▸ **Dataset extract**:
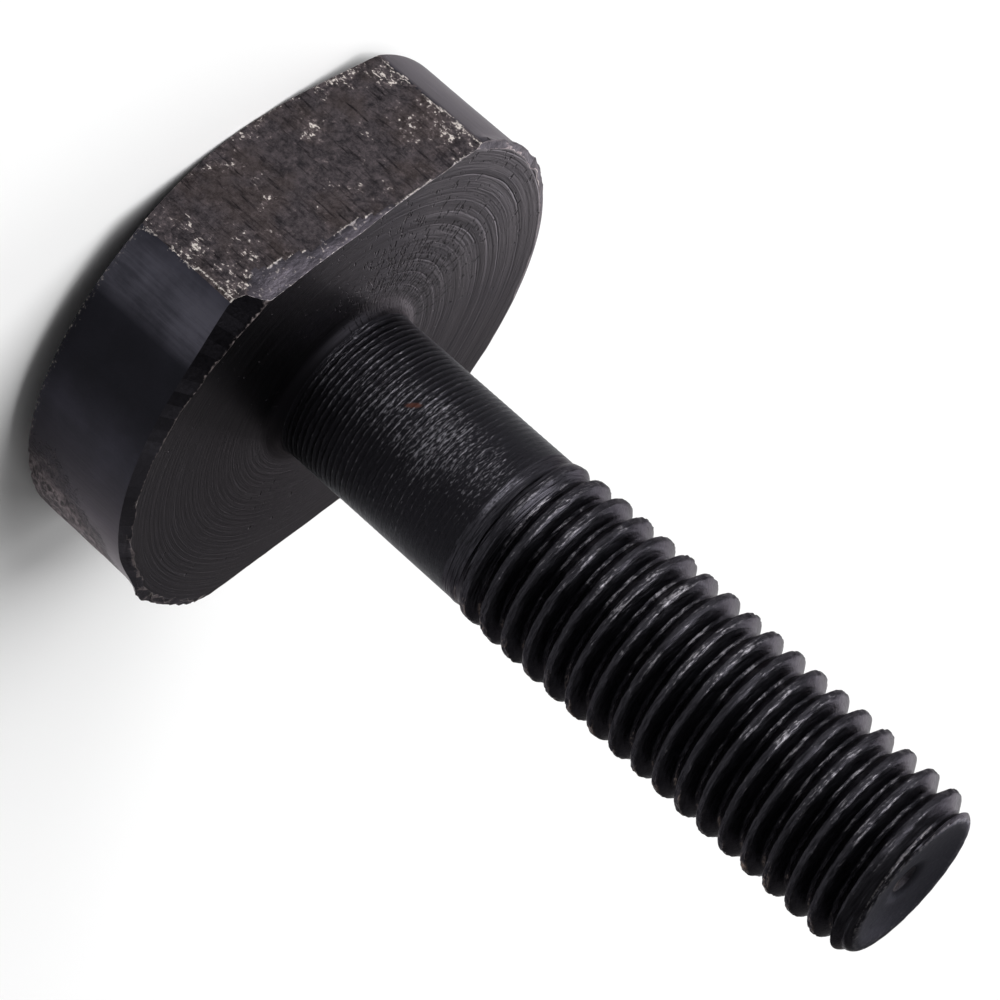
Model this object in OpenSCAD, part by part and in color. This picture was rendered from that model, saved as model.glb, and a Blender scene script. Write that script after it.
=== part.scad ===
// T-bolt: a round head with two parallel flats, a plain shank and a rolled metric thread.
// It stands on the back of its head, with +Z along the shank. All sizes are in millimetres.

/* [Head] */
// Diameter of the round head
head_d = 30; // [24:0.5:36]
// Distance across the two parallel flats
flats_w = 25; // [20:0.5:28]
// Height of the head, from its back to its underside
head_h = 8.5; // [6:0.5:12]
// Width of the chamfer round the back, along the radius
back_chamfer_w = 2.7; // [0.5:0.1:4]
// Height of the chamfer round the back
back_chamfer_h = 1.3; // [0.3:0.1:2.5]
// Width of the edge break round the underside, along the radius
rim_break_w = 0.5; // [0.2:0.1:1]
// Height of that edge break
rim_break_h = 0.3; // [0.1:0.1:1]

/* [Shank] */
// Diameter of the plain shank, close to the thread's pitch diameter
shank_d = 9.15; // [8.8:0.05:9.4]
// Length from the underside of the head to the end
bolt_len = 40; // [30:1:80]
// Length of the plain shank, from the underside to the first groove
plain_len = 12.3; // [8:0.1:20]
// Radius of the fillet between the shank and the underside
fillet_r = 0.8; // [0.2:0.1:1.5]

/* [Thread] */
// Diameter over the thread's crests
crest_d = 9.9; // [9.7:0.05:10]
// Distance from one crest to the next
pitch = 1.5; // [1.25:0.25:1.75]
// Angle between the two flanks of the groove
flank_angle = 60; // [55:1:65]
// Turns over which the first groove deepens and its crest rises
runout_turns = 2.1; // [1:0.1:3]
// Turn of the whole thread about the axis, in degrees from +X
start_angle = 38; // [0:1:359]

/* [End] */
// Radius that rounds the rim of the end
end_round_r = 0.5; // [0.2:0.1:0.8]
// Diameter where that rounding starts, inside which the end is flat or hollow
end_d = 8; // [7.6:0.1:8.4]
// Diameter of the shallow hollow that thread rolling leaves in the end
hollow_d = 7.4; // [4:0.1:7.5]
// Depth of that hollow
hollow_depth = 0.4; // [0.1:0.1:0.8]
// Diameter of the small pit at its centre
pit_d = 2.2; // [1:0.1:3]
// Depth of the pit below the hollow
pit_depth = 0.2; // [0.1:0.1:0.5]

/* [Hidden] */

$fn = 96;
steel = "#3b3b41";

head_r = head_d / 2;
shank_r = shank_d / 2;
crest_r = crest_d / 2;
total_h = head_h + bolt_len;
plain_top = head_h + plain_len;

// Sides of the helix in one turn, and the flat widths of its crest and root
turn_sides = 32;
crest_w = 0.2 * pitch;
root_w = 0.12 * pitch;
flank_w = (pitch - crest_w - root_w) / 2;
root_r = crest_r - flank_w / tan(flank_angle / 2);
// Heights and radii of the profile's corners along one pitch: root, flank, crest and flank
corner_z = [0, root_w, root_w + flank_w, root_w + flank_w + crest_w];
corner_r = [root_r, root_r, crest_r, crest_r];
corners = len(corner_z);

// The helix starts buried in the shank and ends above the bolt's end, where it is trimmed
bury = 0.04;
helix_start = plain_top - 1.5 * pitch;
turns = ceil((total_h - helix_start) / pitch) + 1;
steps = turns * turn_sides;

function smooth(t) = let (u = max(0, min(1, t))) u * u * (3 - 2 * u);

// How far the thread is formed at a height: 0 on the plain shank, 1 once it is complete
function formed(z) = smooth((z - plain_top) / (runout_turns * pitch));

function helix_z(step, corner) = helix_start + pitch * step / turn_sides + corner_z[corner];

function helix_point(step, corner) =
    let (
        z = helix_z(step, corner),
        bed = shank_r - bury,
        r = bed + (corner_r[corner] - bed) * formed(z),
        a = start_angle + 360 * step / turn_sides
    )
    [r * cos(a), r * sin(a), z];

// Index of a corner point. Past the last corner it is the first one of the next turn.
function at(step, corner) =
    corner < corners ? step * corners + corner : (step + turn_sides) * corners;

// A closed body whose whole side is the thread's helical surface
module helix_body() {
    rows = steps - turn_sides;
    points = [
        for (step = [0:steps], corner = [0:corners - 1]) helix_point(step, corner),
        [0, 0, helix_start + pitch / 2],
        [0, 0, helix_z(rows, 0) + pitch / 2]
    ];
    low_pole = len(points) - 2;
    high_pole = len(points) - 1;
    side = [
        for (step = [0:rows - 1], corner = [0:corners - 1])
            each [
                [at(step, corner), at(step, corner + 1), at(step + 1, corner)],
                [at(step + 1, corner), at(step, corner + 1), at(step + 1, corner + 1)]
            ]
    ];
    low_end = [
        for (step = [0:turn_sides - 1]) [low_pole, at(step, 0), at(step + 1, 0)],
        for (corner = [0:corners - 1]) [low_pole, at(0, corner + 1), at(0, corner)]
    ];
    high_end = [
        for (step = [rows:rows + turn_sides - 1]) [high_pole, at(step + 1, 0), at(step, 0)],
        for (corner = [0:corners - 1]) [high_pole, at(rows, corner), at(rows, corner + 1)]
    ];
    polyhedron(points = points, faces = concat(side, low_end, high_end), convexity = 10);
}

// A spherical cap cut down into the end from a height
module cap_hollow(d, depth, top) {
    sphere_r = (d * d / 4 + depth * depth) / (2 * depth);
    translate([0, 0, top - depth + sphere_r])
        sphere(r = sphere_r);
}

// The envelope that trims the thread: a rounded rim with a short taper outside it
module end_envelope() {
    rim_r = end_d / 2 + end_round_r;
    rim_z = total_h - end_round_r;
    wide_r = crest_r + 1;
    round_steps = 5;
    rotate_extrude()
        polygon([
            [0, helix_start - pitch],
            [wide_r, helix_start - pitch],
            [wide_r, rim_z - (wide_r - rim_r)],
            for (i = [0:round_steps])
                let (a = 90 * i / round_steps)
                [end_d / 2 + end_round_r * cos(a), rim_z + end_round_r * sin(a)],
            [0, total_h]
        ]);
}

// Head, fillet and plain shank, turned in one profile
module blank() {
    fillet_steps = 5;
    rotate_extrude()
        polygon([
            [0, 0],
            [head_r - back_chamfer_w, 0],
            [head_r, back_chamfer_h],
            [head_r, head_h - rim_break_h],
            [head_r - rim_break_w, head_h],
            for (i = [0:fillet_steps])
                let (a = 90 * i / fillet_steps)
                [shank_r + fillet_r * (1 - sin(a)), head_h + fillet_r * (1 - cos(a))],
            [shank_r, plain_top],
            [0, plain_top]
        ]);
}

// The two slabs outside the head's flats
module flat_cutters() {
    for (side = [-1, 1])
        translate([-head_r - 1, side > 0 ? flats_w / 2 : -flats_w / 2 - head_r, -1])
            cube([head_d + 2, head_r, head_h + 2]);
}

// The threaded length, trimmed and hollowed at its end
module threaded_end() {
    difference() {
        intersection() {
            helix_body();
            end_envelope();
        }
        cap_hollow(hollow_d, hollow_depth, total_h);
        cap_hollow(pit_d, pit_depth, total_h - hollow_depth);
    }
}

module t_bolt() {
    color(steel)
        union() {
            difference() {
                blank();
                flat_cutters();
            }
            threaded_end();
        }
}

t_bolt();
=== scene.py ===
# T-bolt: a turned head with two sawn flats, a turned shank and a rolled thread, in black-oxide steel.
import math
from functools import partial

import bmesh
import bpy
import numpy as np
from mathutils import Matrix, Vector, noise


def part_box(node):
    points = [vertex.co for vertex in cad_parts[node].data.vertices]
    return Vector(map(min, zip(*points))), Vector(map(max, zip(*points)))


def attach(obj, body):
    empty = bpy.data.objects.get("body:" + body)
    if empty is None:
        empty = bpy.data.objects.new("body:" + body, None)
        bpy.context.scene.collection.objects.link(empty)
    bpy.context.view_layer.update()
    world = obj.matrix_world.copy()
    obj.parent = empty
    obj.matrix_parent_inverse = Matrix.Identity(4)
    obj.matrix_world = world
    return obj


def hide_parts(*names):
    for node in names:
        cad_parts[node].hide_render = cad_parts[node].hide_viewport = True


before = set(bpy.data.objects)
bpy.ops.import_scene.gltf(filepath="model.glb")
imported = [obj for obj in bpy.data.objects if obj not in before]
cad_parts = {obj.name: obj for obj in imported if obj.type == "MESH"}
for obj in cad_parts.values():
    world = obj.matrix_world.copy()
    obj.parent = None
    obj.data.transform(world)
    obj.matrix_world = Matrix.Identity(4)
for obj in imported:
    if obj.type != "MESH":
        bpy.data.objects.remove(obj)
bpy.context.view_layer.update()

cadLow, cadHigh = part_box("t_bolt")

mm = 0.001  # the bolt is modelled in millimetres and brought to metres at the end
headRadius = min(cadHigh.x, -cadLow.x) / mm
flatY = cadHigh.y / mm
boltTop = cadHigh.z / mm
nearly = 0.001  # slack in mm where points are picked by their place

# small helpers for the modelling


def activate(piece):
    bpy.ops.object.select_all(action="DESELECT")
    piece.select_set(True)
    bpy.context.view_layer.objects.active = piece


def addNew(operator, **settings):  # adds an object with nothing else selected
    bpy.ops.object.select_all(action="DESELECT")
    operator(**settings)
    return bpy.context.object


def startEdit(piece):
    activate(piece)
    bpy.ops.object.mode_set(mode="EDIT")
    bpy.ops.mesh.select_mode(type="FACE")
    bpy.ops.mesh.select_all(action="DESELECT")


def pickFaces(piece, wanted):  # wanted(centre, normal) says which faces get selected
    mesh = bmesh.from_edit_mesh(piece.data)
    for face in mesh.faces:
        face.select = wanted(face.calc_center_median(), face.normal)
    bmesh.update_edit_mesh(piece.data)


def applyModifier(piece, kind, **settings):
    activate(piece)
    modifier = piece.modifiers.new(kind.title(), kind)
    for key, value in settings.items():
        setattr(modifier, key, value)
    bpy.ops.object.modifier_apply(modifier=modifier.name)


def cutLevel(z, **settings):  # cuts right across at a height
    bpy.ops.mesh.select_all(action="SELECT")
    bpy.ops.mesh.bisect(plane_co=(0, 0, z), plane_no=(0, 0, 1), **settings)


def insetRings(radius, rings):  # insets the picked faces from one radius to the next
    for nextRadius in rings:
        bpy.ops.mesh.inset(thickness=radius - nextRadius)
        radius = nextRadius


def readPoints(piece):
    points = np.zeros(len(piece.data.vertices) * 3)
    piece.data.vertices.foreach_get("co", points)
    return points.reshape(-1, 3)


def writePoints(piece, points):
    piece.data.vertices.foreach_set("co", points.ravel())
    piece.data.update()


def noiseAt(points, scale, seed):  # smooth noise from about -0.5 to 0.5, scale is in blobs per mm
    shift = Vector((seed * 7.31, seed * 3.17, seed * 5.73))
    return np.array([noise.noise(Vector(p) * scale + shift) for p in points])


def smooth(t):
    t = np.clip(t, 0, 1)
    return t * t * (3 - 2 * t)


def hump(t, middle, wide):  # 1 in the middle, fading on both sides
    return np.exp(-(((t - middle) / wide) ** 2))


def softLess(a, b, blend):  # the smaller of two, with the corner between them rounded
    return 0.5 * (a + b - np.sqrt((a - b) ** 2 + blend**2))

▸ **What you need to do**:
Retype only what lies between the line bearing "hollowed at its end" and the line bearing "zip(*points))), Vector(map(max, zip(*points)))", keeping both of those lines.

▸ **Full output**:
// The threaded length, trimmed and hollowed at its end
module threaded_end() {
    difference() {
        intersection() {
            helix_body();
            end_envelope();
        }
        cap_hollow(hollow_d, hollow_depth, total_h);
        cap_hollow(pit_d, pit_depth, total_h - hollow_depth);
    }
}

module t_bolt() {
    color(steel)
        union() {
            difference() {
                blank();
                flat_cutters();
            }
            threaded_end();
        }
}

t_bolt();
=== scene.py ===
# T-bolt: a turned head with two sawn flats, a turned shank and a rolled thread, in black-oxide steel.
import math
from functools import partial

import bmesh
import bpy
import numpy as np
from mathutils import Matrix, Vector, noise


def part_box(node):
    points = [vertex.co for vertex in cad_parts[node].data.vertices]
    return Vector(map(min, zip(*points))), Vector(map(max, zip(*points)))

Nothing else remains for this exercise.